# crank case vent and catch can mod



## 30backs (Feb 23, 2009)

are these the same mods and are they needed if you are not getting any oil in the air box i go deep and do lots of wheelies but never had oil in the air box


----------



## 08GreenBrute (Jul 13, 2009)

if your not getting any oil in the air box i wouldn't worry about doing it


----------



## kawa650 (Dec 19, 2008)

^^^I agree

I never got oil in mine until I snorkeled it, weird but true!!!


----------



## Muddy Brute Force (Dec 17, 2008)

I never got oil in my airbox, but went ahead and done the catch can mod because of me riding steep hills on the Hatfield McCoy trails system in WV and doing water wheelies. I would rather be safe than sorry. I can't afford a rebuild right now.


----------



## FABMAN (Dec 18, 2008)

They are close but not the same. But do fix or help the same problem's. Either one will help it out.


----------



## Guest (Sep 5, 2009)

Is this in the how-to section? I must have missed this mod. What is it, whats it for, how do you do it? All the talk about rebuilding a motor if you don't do this mod has me concerned.


----------



## Muddy Brute Force (Dec 17, 2008)

mud magnet said:


> Is this in the how-to section? I must have missed this mod. What is it, whats it for, how do you do it? All the talk about rebuilding a motor if you don't do this mod has me concerned.

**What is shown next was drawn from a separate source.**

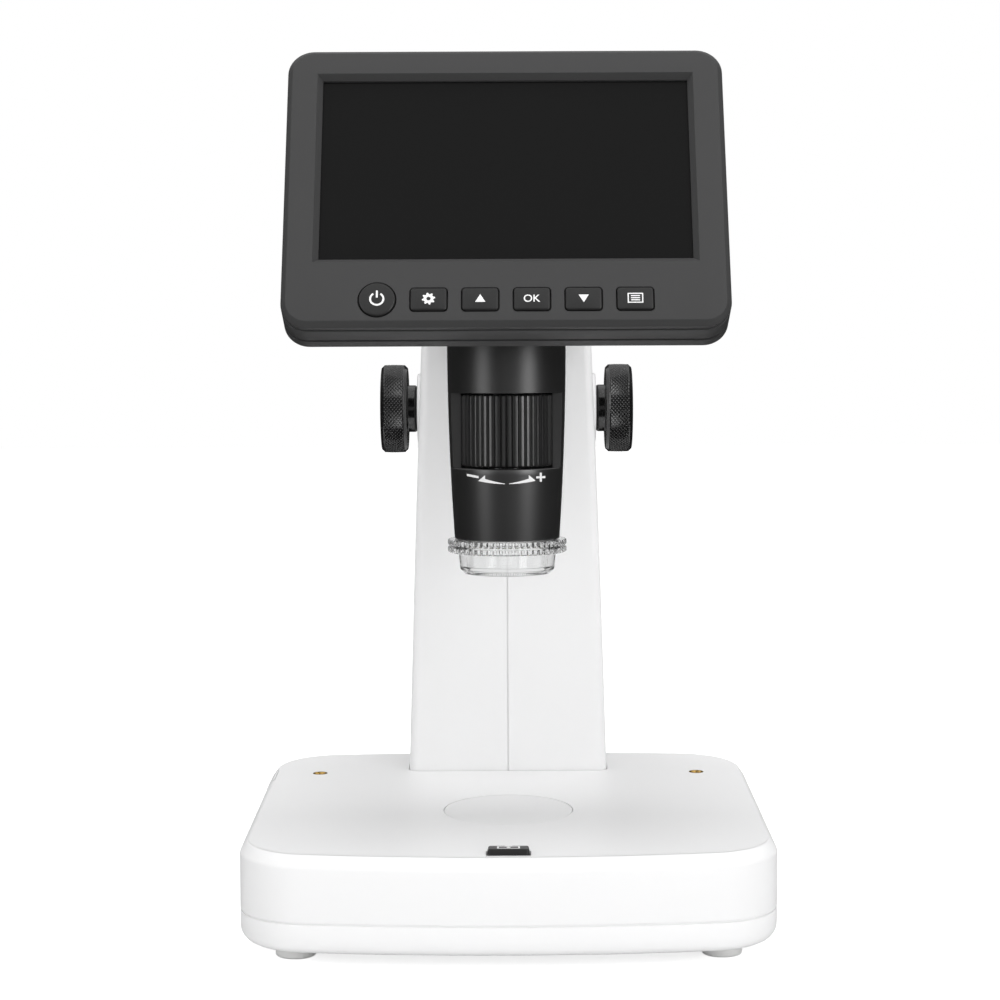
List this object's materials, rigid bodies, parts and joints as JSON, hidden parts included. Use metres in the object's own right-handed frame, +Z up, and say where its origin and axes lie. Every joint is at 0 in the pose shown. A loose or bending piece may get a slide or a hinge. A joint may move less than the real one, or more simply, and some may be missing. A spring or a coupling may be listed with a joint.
{
  "type": "lcd digital microscope",
  "caption": "Free-standing digital microscope: leaning screen with keys on a rack-focused barrel, over a round stage on a wide base.",
  "frame": {"origin": "centre of the base's footprint at the feet's underside", "axes": "+Z up, -Y towards the user, +X to the user's right"},
  "size_m": [0.148, 0.137, 0.248],
  "materials": {
    "white_shell": "fine satin",
    "stage_white": "satin",
    "rubber_white": "matt",
    "barrel_black": "semi-gloss",
    "wheel_black": "semi-gloss",
    "knob_black": "black anodised",
    "display_black": "fine texture",
    "key_black": "satin",
    "screen": "anti-glare",
    "clear_plastic": "clear",
    "lens_glass": "polished",
    "steel": "bright",
    "brass": "turned",
    "inner_plastic": "moulded",
    "circuit_board": "solder mask",
    "light": "phosphor",
    "panel": "dark",
    "battery": "wrapped"
  },
  "bodies": {
    "stand": {"base_top_shell": "white_shell", "base_bottom_cover": "white_shell", "base_screws": "steel", "rubber_feet": "rubber_white", "stage_disc": "stage_white", "stage_light_board": "circuit_board", "brass_inserts": "brass", "shutter_board": "circuit_board", "port_cover_pin": "steel", "power_socket": "steel", "arm_left_shell": "white_shell", "arm_right_shell": "white_shell", "arm_screws": "steel", "guide_rods": "steel", "lower_rod_bracket": "inner_plastic", "upper_rod_bracket": "inner_plastic", "shaft_bushings": "brass"},
    "focus_shaft": {"knob_shaft": "steel", "pinion": "brass", "left_focus_knob": "knob_black", "right_focus_knob": "knob_black", "knob_set_screws": "steel"},
    "head": {"head_carriage": "inner_plastic", "rack": "inner_plastic", "barrel_front_shell": "barrel_black", "barrel_rear_shell": "barrel_black", "barrel_screws": "steel", "optical_tube": "steel", "sensor_board": "circuit_board", "image_sensor": "circuit_board", "ring_light_board": "circuit_board", "ring_lights": "light", "hinge_bracket": "barrel_black", "hinge_screws": "steel"},
    "focus_ring": {"focus_wheel": "wheel_black"},
    "lens": {"lens_cell": "barrel_black", "objective_lens": "lens_glass"},
    "cap": {"clear_cap": "clear_plastic"},
    "display": {"display_bezel": "display_black", "display_frame": "display_black", "display_rear_cover": "display_black", "display_screws": "steel", "screen_glass": "screen", "lcd_panel": "panel", "main_board": "circuit_board", "battery_pack": "battery", "card_socket": "steel", "key_board": "circuit_board", "key_switches": "circuit_board", "hinge_pin": "steel"},
    "power_key": {"power_key": "key_black"},
    "settings_key": {"settings_key": "key_black"},
    "up_key": {"up_key": "key_black"},
    "ok_key": {"ok_key": "key_black"},
    "down_key": {"down_key": "key_black"},
    "mode_key": {"mode_key": "key_black"},
    "shutter": {"shutter_button": "key_black"},
    "port_flap": {"port_cover": "white_shell"}
  },
  "joints": [
    {"name": "head_slide", "type": "slide", "parent": "stand", "child": "head", "axis": [0, 0, 1], "range_m": [-0.038, 0.006]},
    {"name": "focus_knobs", "type": "hinge", "parent": "stand", "child": "focus_shaft", "pos_m": [0, 0.0539, 0.147], "axis": [1, 0, 0], "range_deg": [-58, 364]},
    {"name": "focus_wheel_turn", "type": "hinge", "parent": "head", "child": "focus_ring", "pos_m": [0, -0.0121, 0.1428], "axis": [0, 0, 1], "range_deg": [-152, 152]},
    {"name": "lens_focus", "type": "slide", "parent": "head", "child": "lens", "axis": [0, 0, 1], "range_m": [-0.0025, 0.0025]},
    {"name": "cap_pull", "type": "slide", "parent": "head", "child": "cap", "axis": [0, 0, -1], "range_m": [0, 0.012]},
    {"name": "display_tilt", "type": "hinge", "parent": "head", "child": "display", "pos_m": [0, -0.02288, 0.20702], "axis": [1, 0, 0], "range_deg": [-45, 15]},
    {"name": "power_key_press", "type": "slide", "parent": "display", "child": "power_key", "axis": [0, 0.9026, -0.4305], "range_m": [0, 0.0005], "stiffness_N_per_m": 600, "springref_m": -0.0005},
    {"name": "settings_key_press", "type": "slide", "parent": "display", "child": "settings_key", "axis": [0, 0.9026, -0.4305], "range_m": [0, 0.0005], "stiffness_N_per_m": 600, "springref_m": -0.0005},
    {"name": "up_key_press", "type": "slide", "parent": "display", "child": "up_key", "axis": [0, 0.9026, -0.4305], "range_m": [0, 0.0005], "stiffness_N_per_m": 600, "springref_m": -0.0005},
    {"name": "ok_key_press", "type": "slide", "parent": "display", "child": "ok_key", "axis": [0, 0.9026, -0.4305], "range_m": [0, 0.0005], "stiffness_N_per_m": 600, "springref_m": -0.0005},
    {"name": "down_key_press", "type": "slide", "parent": "display", "child": "down_key", "axis": [0, 0.9026, -0.4305], "range_m": [0, 0.0005], "stiffness_N_per_m": 600, "springref_m": -0.0005},
    {"name": "mode_key_press", "type": "slide", "parent": "display", "child": "mode_key", "axis": [0, 0.9026, -0.4305], "range_m": [0, 0.0005], "stiffness_N_per_m": 600, "springref_m": -0.0005},
    {"name": "shutter_press", "type": "slide", "parent": "stand", "child": "shutter", "axis": [0, 0.0366, -0.9993], "range_m": [0, 0.0005], "stiffness_N_per_m": 600, "springref_m": -0.0005},
    {"name": "port_flap_hinge", "type": "hinge", "parent": "stand", "child": "port_flap", "pos_m": [-0.073, 0.0344, 0.0236], "axis": [0, -1, 0], "range_deg": [0, 100]}
  ],
  "couplings": [
    {"joint": "focus_knobs", "follows": "head_slide", "rad_per_m": -166.67},
    {"joint": "focus_wheel_turn", "follows": "lens_focus", "rad_per_m": 1047.1}
  ]
}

If you like to ride wheelies, WOT runs, or ride steep hills, then I highly recommend doing this mod, when you ride wheelies, WOT runs, or steep hills the angle forces oil to the rear of the crank case and up the crank case vent up into the your air box and also starving the front cyclinder of oil and could cause you motor to spin a crank/rod bearing. Doing the mod will allow the oil to be routed back into the front cyclinder to keep it lubricated.

I think there is a write up on how to do the catch can mod here somewhere, but it uses a YFZ catch can. I chose to do the one that Devildog done over on highlifter. You should be able to search and find the write up on the mod on either site.

Here is the links that I found on "How To" do the Catch Can mod on here.
http://www.mudinmyblood.net/forum/showthread.php?t=980
Here is the one that Devildog done on Highlifter.
http://forum.highlifter.com/tm.aspx?m=3373447&high=Catch+Can+Mod
Its your decision on which one you decide to use, good luck.


----------



## 650Brute (Dec 18, 2008)

I haven't done this........


----------



## edtman (Jul 4, 2009)

I've been trying to figure out the common denominator to this deal. Mods? Riding style? Seems hit or miss. I personally haven't had an issue yet, but I just finished my snorks, so we'll see.


----------



## FABMAN (Dec 18, 2008)

This one gos into it more in depth of how it works.
Crankcase Vent
It is in the how-tos as well


----------



## Masher (Jan 16, 2009)

I think it's the luck of the draw with these bikes as well. I keep my oil filled to the top, ride wheelies for a ways and plenty of WOT runs mixed in but I've never had a problem with it. When I snorked mine I left it alone and still haven't had trouble with it. My buddy has one that he can just punch from a dead stop and it would blow oil all in the air box. Maybe it's the luck of the draw.


----------